The secretary called for more NATO troops with fewer restrictions on how they can be used, and for better coordination of military and civilian efforts.

"As in Iraq, there is no purely military solution in Afghanistan. But it is also clear that we have not had enough troops to provide a baseline level of security in some of the most dangerous areas - a vacuum that has increasingly been filled by the Taliban," continued Gates.

Gates defends US airstrikes

Gates also told lawmakers that there must be better security along the Pakistan border to prevent insurgents from seeking safe haven there. And he defended U.S. air strikes on insurgent targets inside Pakistan.

"Both [former] President Bush and President Obama have made clear that we will go after al-Qaida wherever al-Qaida is, and we will continue to pursue that," he said.
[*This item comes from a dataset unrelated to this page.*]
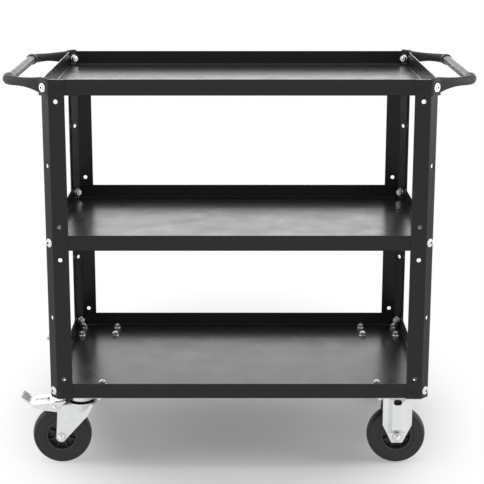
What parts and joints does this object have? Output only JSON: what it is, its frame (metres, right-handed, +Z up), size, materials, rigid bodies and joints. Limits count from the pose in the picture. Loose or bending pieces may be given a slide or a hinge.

Secretary Gates said Iran's supply of weapons to Afghan insurgents has increased recently, but that it is still at a low level. He said Iran is trying to develop a good relationship with Afghanistan, while also inflicting as much damage as possible on U.S. and allied forces.

The secretary said the war in Afghanistan will be "a long and difficult fight". But he said with realistic, short-term goals the United States and its allies can help restore order, prevent the country from being a base for terrorists, reduce corruption, fight the narcotics trade and help Afghans begin to develop their economy.

He said it will take time, patience and a lot more money from the international community, noting that the cost of maintaining the Afghan Army alone is three times the Afghan government's annual income.